Unemployment checks were a great way to help stimulate the economy during the 2008-2009 financial crisis. Unemployment checks were pumped out into the economy in 2020 during the coronavirus pandemic to help save the economy again.
I’m so excited, I can’t stand it! So excellent to hear the White House agreeing with Congressional Republicans to extend tax cuts for 2 years through 2012! As a concession, the Republicans agree to extend unemployment insurance for another 13 months. That’s not quite the “Shock & Awe Yeah” proposal I have of 260 weeks of unemployment benefits, but 155 weeks is still pretty damn good!
Deploying an enormous unemployment insurance safety net could very well jump start the economy or bring us back to socialism. I take the former stance, as a bullet-proof safety net causes employees to work harder, take more risks, and be more creative since they no longer have to fear losing their jobs.
Getting 13 months of extra unemployment benefits after getting 99 weeks sounds like a lot. That said, if you were unemployed, hell yeah you’d want to the extra 13 months! Now that compromise is here between our nefarious, I mean selfless leaders in Washington, the next step is dealing with all this QE2, QE3, QE4 nonsense! There are much better ways to spend $600 billion than buying back US treasuries to stimulate the economy.
The Next Steps To Helping The Economy
Instead of spending billions more on quantitative easing, spend billions directly on unemployment instead. You address the problem straight on and help stimulate the economy as well. If you cut taxes for “the rich”, they are likely to just save their increased disposable income.
But, if you give $300 a week to someone who is unemployed and basically doing everything they can to survive, you can bet your bottom dollar they will spend the majority of the $300 on food, clothing, and shelter! The issue is whether or not those who are collecting are “doing everything they can to survive.” Not all, but most are.
Many argue that 99-155 weeks is already a long enough time to be collecting unemployment benefits. My question to those who criticize is whether they’ve ever been in the same situation before? If not, then perhaps best not to judge.
Take my millionaire friend Greg, for example. He’s been collecting unemployment checks for over 70 weeks now as it’s pretty tough finding a comparable job making $200,000 a year.
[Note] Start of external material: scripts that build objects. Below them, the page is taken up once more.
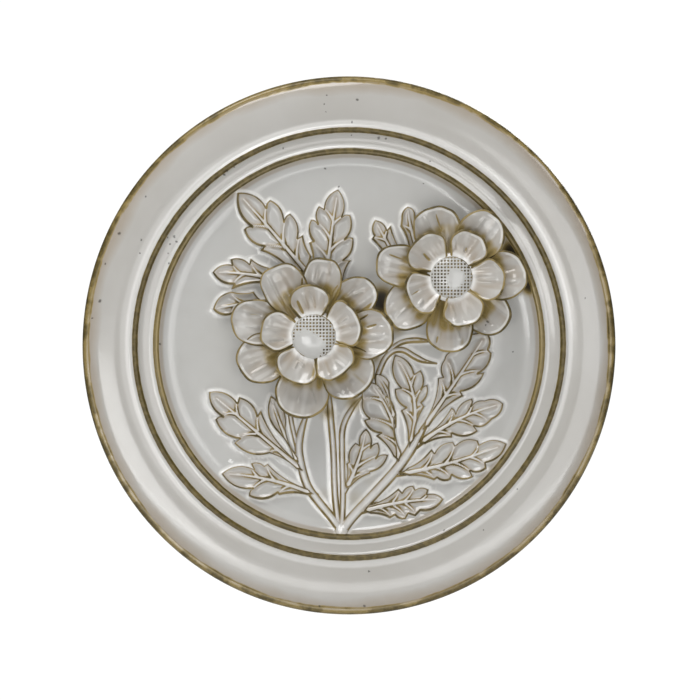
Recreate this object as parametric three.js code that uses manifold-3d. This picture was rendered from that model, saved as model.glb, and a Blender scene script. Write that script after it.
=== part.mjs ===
// A round glazed stoneware wall plaque: a plate with a wide rim and two ring ridges, low leaf
// sprays rising from one foot on its flat field, and two high-relief flowers with cupped petals.
// It is one clay body under one glaze. Millimetres. The relief is drawn on the face of the
// plate, X to the right, Y up and Z out from the wall, and the finished mesh is then stood
// upright: +Z up, the front facing -Y, and the origin at the centre of the flat back.

import * as THREE from "three";
import { mergeVertices } from "three/addons/utils/BufferGeometryUtils.js";
import Module from "manifold-3d";

const wasm = await Module();
wasm.setup();

// The plate.
const PLATE_RADIUS = 150;
const PLATE_SIDES = 48;
const FIELD_FRONT = 12; // the flat field's height above the wall
const FIELD_RADIUS = 98;
const LANDING_RADIUS = 118; // the flat back that lies on the wall
const HEEL = { radius: 123, height: 2 }; // where the underside turns up to the rim
// On the front, heights count from the field, and each place is a radius and a height.
const FILLET = { radius: 103, height: 1.1 }; // the hollow between the field and the inner ring
const INNER_RING = { radius: 108, height: 5, halfWidth: 2, shoulder: 4.3 };
const VALLEY = { radius: 113.5, height: 3.5 };
const STEP_FOOT = { radius: 117.5, height: 4.3 }; // the foot of the outer ring's steep inner wall
const OUTER_RING = { radius: 120, height: 7, halfWidth: 1.6, shoulder: 6.4 };
const RIM_INSIDE = { radius: 123.5, height: 5.4 };
const RIM_CROWN = { radius: 132, height: 6.4 };
const RIM_SHOULDER = { radius: 140, height: 5.8 };
const EDGE = { startRadius: 144.5, startHeight: 4.6, middle: 12.6, halfThickness: 3.6, roundness: 3 };
const OUT_OF_ROUND = 0.0048; // the rim is pressed by hand: narrower across than it is tall
const RING_LIFT = 0.8; // the rings sit a little above the middle of the rim

// The hanging pocket in the back: a round entry with a slot above it, wider behind its lip.
const POCKET = { up: 66, entryRadius: 7, depth: 7.5, slotWidth: 6, slotRise: 14, lip: 3, undercutWidth: 13 };

// The low relief.
const LEAF_SUNK = 1.5; // how far each leaf and stem is bedded in the field
const LEAF_SLOPE = 0.9; // how far a leaf's edge leans in from its foot to its top
const LOBE_BULGE = 0.16; // how far a lobe's edge bows out, as a share of its length
const LOBE_STEP = 9; // an edge longer than this bends once, and past twice this twice
const MIDRIB = { rise: 0.7, width: 2.2, thinning: 0.3, stations: [0.02, 0.45, 0.88] };
const SIDE_VEIN = { rise: 0.5, width: 1.5, leastReach: 8, length: 0.72 }; // length: share of the reach
const VEIN_BEDDING = 0.7;
const VEIN_TAPER = 0.6;
const VEIN_SLANT = 0.75; // a side vein leaves the midrib this far below its lobe, for each mm out
const STEM_SIDES = 3; // to each half turn
const STEPS_PER_POINT = 1.2; // along a stem's line
const FOOT = { radius: 3.8, flatness: 0.8, x: -4, y: -103.8 }; // the knob where the stems meet

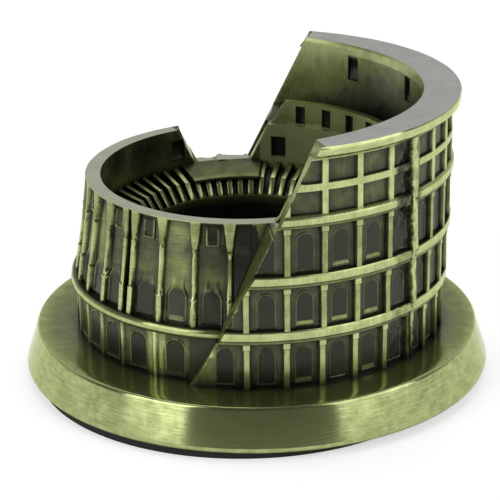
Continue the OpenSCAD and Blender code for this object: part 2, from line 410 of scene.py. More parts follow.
def flat_brass(name, low, high):
    """The brushed flat tops, paler and greyer than the walls."""
    n = Nodes(name)
    blotch = n.math("MULTIPLY", n.noise(5, 4), 0.6)
    shade = n.math("ADD", blotch, n.math("MULTIPLY", n.noise(0.4, 2, (8, 1, 1)), 0.4))
    n.link(n.ramp(shade, [(0.25, low), (0.7, high)]), n.shader.inputs["Base Color"])
    n.shader.inputs["Metallic"].default_value = 0.85
    n.link(n.math("ADD", n.math("MULTIPLY", shade, 0.2), 0.30), n.shader.inputs["Roughness"])
    bump = n.add("ShaderNodeBump", Strength=0.3, Distance=0.04 * MM)
    n.link(n.noise(0.3, 3, (6, 1, 1)), bump.inputs["Height"])
    n.link(bump.outputs[0], n.shader.inputs["Normal"])
    return n.material


def foam(name):
    n = Nodes(name)
    cells = n.noise(0.35, 4)
    n.link(n.ramp(cells, [(0.3, (0.006, 0.006, 0.006)), (0.7, (0.020, 0.020, 0.021))]),
           n.shader.inputs["Base Color"])
    n.shader.inputs["Roughness"].default_value = 0.95
    bump = n.add("ShaderNodeBump", Strength=0.8, Distance=0.15 * MM)
    n.link(cells, bump.inputs["Height"])
    n.link(bump.outputs[0], n.shader.inputs["Normal"])
    return n.material


def steel(name):
    n = Nodes(name)
    shade = n.noise(0.6, 3)
    n.link(n.ramp(shade, [(0.3, (0.32, 0.32, 0.31)), (0.7, (0.55, 0.55, 0.53))]),
           n.shader.inputs["Base Color"])
    n.shader.inputs["Metallic"].default_value = 1.0
    n.link(n.math("ADD", n.math("MULTIPLY", shade, 0.2), 0.3), n.shader.inputs["Roughness"])
    return n.material


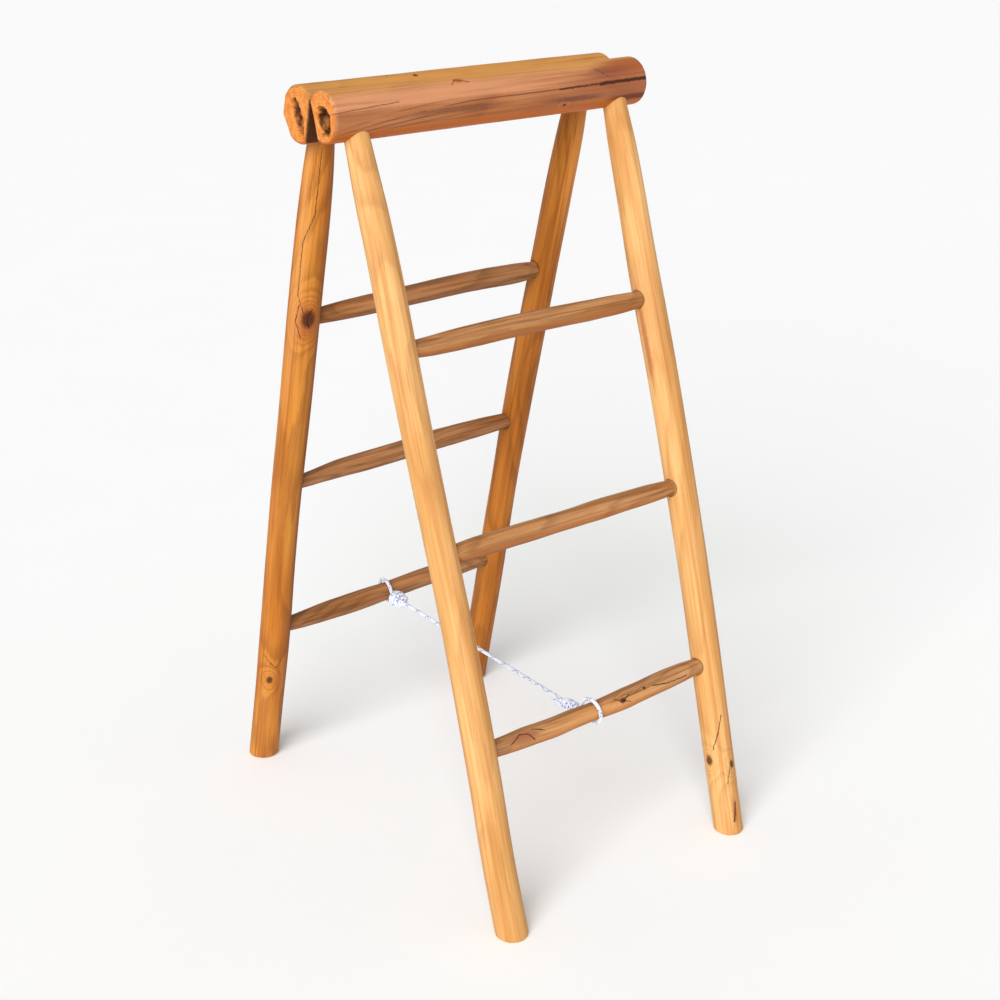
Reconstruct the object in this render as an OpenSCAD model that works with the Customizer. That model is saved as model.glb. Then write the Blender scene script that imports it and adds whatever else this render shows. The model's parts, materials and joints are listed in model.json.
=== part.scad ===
// Folding wooden towel rack: two ladders of round wood, hinged along their top logs.
// A cord tied between the two bottom rungs holds the ladders open.
// Millimetres, +Z up. The origin is on the floor, midway between the four feet.
// "Front" is the ladder on the -Y side, "left" is -X.

/* [Frame] */
// Height of the hinge line above the floor when the rack stands open
hinge_h = 1182; // [1100:1:1250]
// Lean of each ladder from upright when the rack stands open, degrees
half_tilt = 15.2; // [14.6:0.1:15.4]
// Distance of the leg and rung axes from the hinge plane
leg_offset = 30; // [29:0.5:31]
// Gap between the two flats when the rack is folded
flat_gap = 2; // [2:0.1:3]

/* [Top logs] */
// Radius of the front log
front_log_r = 35.5; // [34:0.5:37]
// Radius of the rear log
rear_log_r = 40; // [38:0.5:42]
// Length of the front log
front_log_len = 565; // [540:5:600]
// How far the front log's middle lies to the right
front_log_shift = 2.5; // [-5:0.5:5]
// Length of the rear log
rear_log_len = 556; // [540:4:600]
// How far the rear log's middle lies to the right
rear_log_shift = -1; // [-5:0.5:5]
// Distance of a log's flat from its centre, as a share of the radius
flat_share = 0.64; // [0.6:0.01:0.68]
// Rounding of the log's end edges
log_round = 5; // [2:0.5:8]

/* [Legs] */
// Distance between the front leg axes at the hinge
front_top_span = 472; // [460:2:480]
// Distance between the front leg axes at the floor
front_foot_span = 456; // [450:2:480]
// Distance between the rear leg axes, the same from top to bottom
rear_span = 472; // [460:2:480]
// Leg radius just under the log
leg_top_r = 19; // [18.5:0.1:20]
// Leg radius at the thickest part of its upper half
leg_mid_r = 23.5; // [22:0.5:25]
// Leg radius at the foot
leg_foot_r = 25; // [23:0.5:26]
// Radius of the leg's round tenon in the log
leg_tenon_r = 18; // [16:0.5:18]

/* [Rungs] */
// Rung radius along the middle
rung_r = 16; // [14:0.5:16]
// Rung radius where it meets the leg
rung_end_r = 12.5; // [11:0.5:13]
// Length of the taper at each end of a rung
rung_taper = 60; // [30:5:80]
// Radius of the rung's round tenon in the leg
rung_tenon_r = 10; // [8:0.5:10]
// How far a rung tenon goes past the leg's axis
rung_past = 7; // [3:1:9]

/* [Hinges] */
// Distance of each hinge from the middle of the logs
hinge_x = 150; // [120:5:170]
// Length of a hinge
hinge_len = 60; // [60:1:65]
// Width of a hinge leaf
leaf_w = 28; // [27:0.5:32]
// Thickness of a hinge leaf
leaf_t = 1.8; // [1.5:0.1:2]
// Outer radius of the knuckles
knuckle_r = 3.5; // [3.4:0.1:3.6]
// Radius of the hinge pin
pin_r = 1.5; // [1.4:0.05:1.5]
// Length of a screw
screw_len = 18; // [14:1:24]

/* [Cord] */
// Diameter of the braided cord
cord_d = 6; // [5:0.5:6]
// Radius of the front knot
front_knot_r = 10; // [8:0.5:11]
// Radius of the rear knot
rear_knot_r = 13; // [10:0.5:14]

/* [Hidden] */
$fn = 64;

// Wood and metal colours of the plain model
FRONT_WOOD = "#e0a55e";
REAR_WOOD = "#c4803a";
LOG_WOOD = "#c98a52";
RUNG_WOOD = "#a9805a";
STEEL = "#b9b9b4";
CORD = "#eeeef4";

// Distance of each rung below the hinge line, measured along the ladder, at its left and right end
front_rungs = [[357, 358], [657, 658], [953, 951]];
rear_rungs = [[357, 351], [656, 646], [949, 944]];

// Small clearances of parts that are fitted into holes
wood_fit = 0.15;
slip_fit = 0.08;
past_cut = 50;
floor_cut = 800;

// Leg length along the ladder from hinge line to floor, and where the tenon in the log ends
leg_len = (hinge_h + leg_offset * sin(half_tilt)) / cos(half_tilt);
tenon_top = 22;
tenon_bevel = 2;
leg_swell = 140;

// Hinge details
knuckles = 5;
knuckle_gap = 0.15;
leaf_inset = 0.1;
leaf_top = 4.6;
groove_r = knuckle_r + 0.7;
pin_head_r = 2.6;
pin_head_h = 1.2;
screw_r = 1.4;
screw_head_r = 2.9;
screw_head_h = 1.6;
screw_spots = [[-20, 12], [0, 21], [20, 12]];

// The cord runs in the plane x = cord_x, from the front knot to the rear knot.
// Each point is [y, z]. It bends at the second and fourth points when the rack folds,
// and the two halves of the cord meet at the middle point.
cord_x = -6;
cord_route = [[-216, 256], [-49, 261.5], [3, 263.2], [55, 264.9], [226, 270.5]];
cord_sides = 10;
cord_ring_pitch = 15;

// Where the cord's loops turn on the bottom rungs, as [y, z], and how loose they are
front_tie_axis = [-278.5, 266];
rear_tie_axis = [277.2, 276.3];
front_loop_slack = 5.5;
rear_loop_slack = 1;
front_knot_len = 38;
rear_knot_len = 30;

// Places its children, drawn upright around the hinge line, in the open position of a ladder.
// In a ladder's own frame the origin is on the hinge line, -Y is outward and -Z is down the legs.
module front_half() {
    translate([0, 0, hinge_h]) rotate([-half_tilt, 0, 0]) children();
}

module rear_half() {
    mirror([0, 1, 0]) front_half() children();
}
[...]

Yes, he can probably work at McDonald’s for $25,000 a year, but is that rational with his experience and savings? No.
Greg went to Cabos, Mexico to vacation for three weeks in November because companies weren’t hiring. Can you blame him? Now that it’s December, things are as dead as a door knob and he’s thinking about going to Hawaii until the new year. It’s just as easy for Greg to hunt for jobs online in sunshine, than during the cold and rainy weather of the mainland. That’s rational thinking to me.
Spend Money To Help The Unemployed
If the most important issue at hand is unemployment, then the Fed should spend money directly on alleviating unemployment! It’s inefficient to try and stimulate the economy via treasury buying to try and lower rates to then hope consumers borrow and spend. You’ve got to then hope higher spending leads to higher corporate earnings, which leads to expansion and increased hiring. Talk about taking the scenic route!
Providing liquidity and low interest rates is definitely a must to generate investment spending, however it’s unnecessary to spend the entire $600 billion or whatever the QE amount is just on treasury buying.
The 10-year yield is now back up to 3% after QE2, which means the initiative has completely backfired since the 10-yr yield was at 2.4% before the $600 billion deployment! In 2021, the 10-year bond yield is actually back down to ~1%.
Spend money directly on the unemployed and you will not only help those who need help the most, you’ll see a large majority of that money get spent immediately back into the economy!